» **WHAT YOU HAVE TO DO**: Only a number is wanted. Count the lines holding the string "FreeCAD".

» **SUPPLIED DATA**:
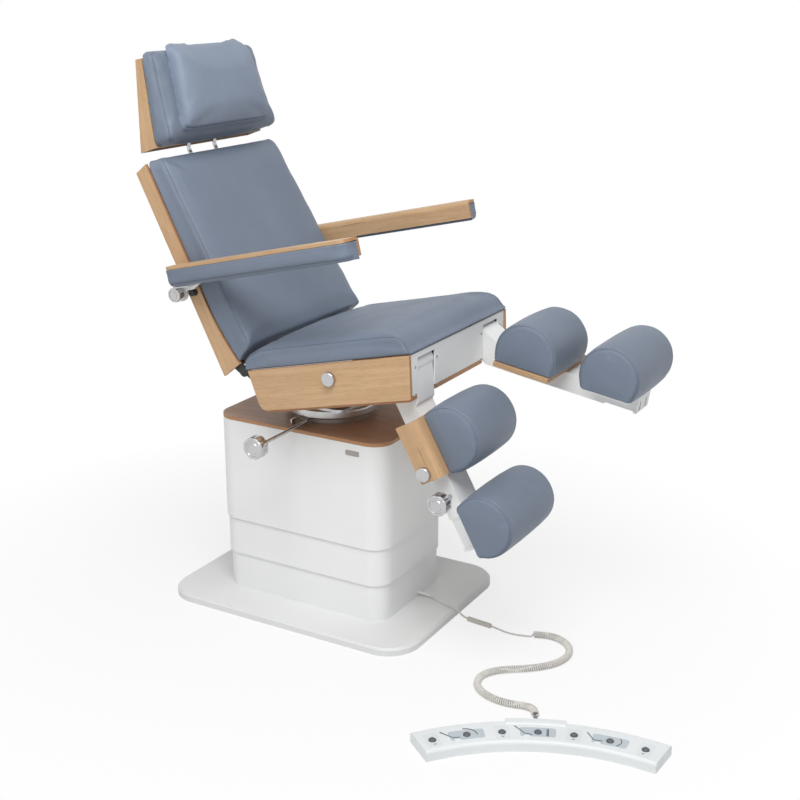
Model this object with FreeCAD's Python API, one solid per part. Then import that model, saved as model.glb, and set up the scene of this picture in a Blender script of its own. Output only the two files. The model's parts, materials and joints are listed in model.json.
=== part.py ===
import FreeCAD, Part
import math
import os

Vector = FreeCAD.Vector

# Podiatry chair. +X is the foot end, +Y the patient's left, +Z up.
# The origin is on the floor, under the middle of the pedestal.

# Clearances and shared stock
overrun = 40.0
seat_gap = 0.3
soft_gap = 0.6
running_gap = 0.3
slide_gap = 0.3
ply = 10.0
frame_plate = 8.0
frame_tube = 30.0
frame_tube_wall = 4.0
pin_radius = 8.0
turn = 360
tiny = 0.000001

# Base plate and the covers of the lift
plate_length = 800.0
plate_width = 600.0
plate_height = 22.0
plate_skin = 5.0
plate_rim = 26.0
plate_corner = 95.0
plate_bevel = 6.0
rib_width = 12.0
rib_shares = (-0.25, 0, 0.25)
cross_rib_shares = (-0.375, -0.1875, 0, 0.1875, 0.375)
cover_length = 550.0
cover_width = 370.0
cover_corner = 58.0
cover_wall = 2.0
cover_step = 4.5
outer_cover_low = 240.0
outer_cover_top = 539.0
middle_cover_low = 130.0
middle_cover_top = 400.0
lower_cover_top = 285.0
top_board_thickness = 10.0
top_board_round = 1.5

# Telescopic column and its drive, inside the covers
column_side = 150.0
column_wall = 5.0
column_corner = 10.0
column_clearance = 0.3
column_flange = 230.0
column_flange_thickness = 10.0
column_base_top = 300.0
column_middle_low = 130.0
column_middle_top = 424.0
column_top_low = 235.0
carrier_thickness = 3.0
drive_centre = 165.0
drive_radius = 42.0
drive_height = 170.0
drive_box_side = 100.0
drive_box_height = 60.0
control_box_length = 60.0
control_box_width = 150.0
control_box_height = 80.0
control_box_centre = -185.0

# Turntable between the pedestal and the seat
neck_radius = 110.0
neck_height = 16.0
spigot_radius = 60.0
spigot_height = 22.0
ring_radius = 135.0
ring_height = 27.0
ring_rim = 6.0
cradle_thickness = 8.0
cradle_rear = -100.0
cradle_front = 112.0
cradle_half_width = 122.0
cradle_corner = 30.0
tilt_axis_x = -75.0
tilt_axis_z = 616.0
tilt_boss = 14.0
tilt_ear_inner = 108.0
tilt_lug_inner = 96.0
tilt_pin_reach = 4.0

# Swivel lock
lock_x = 5.0
lock_height = 9.0
lock_rod_radius = 5.0
lock_rod_inner = 82.0
lock_knob_inner = 352.0
lock_knob_face = 388.0
lock_knob_radius = 30.0
lock_tab_x = -31.0
lock_tab_y = -163.0
lock_tab_width = 18.0
lock_tab_thickness = 4.0
lock_tab_height = 17.0

# Seat, in a frame tilted up towards the foot end
seat_tilt = 13.0
seat_half_width = 275.0
seat_rear = 78.0
seat_front = 584.0
seat_panel_top = 726.0
seat_panel_low = 614.0
seat_panel_front_low = 563.5
seat_panel_rear_low = 94.0
seat_panel_corner = 25.0
seat_board_low = 606.0
seat_board_thickness = 12.0
seat_board_rear = 104.0
front_plate_x = 400.0
front_plate_thickness = 4.0
front_plate_top = 836.0
leg_arm_inset = 137.0
leg_arm_width = 88.0
leg_arm_inner = seat_half_width - leg_arm_inset
slot_gap = 1.0
slot_inner = leg_arm_inner - slot_gap
slot_outer = leg_arm_inner + leg_arm_width + slot_gap
slot_top = 822.0
board_slot_gap = 4.0
board_slot_inner = leg_arm_inner - board_slot_gap
board_slot_outer = leg_arm_inner + leg_arm_width + board_slot_gap
board_slot_rear = 460.0
seat_cushion_rear = 69.0
seat_cushion_height = 57.0
seat_cushion_lean = 31.0
seat_cushion_front = 603.0
seat_cushion_crown = 11.0
cushion_inset = 2.0
cushion_waist = 3.5
cushion_bulge = 2.0
cap_radius = 19.0
cap_height = 12.0
cap_stem = 5.0
cap_round = 3.0
seat_cap_x = 172.0
seat_cap_z = 744.0

seat_section_shares = [
    (0, 1, 1, 0.15, 0), (0.2, 0.5, 1, 0.7, 0.7), (0.45, 0, 1, 1, 1), (0.7, 0, 1, 0.9, 0.8),
    (0.87, 0, 0.98, 0.6, 0.4), (0.95, 0, 0.73, 0.35, 0.2), (1, 0, 0.15, 0.1, 0),
]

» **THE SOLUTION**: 3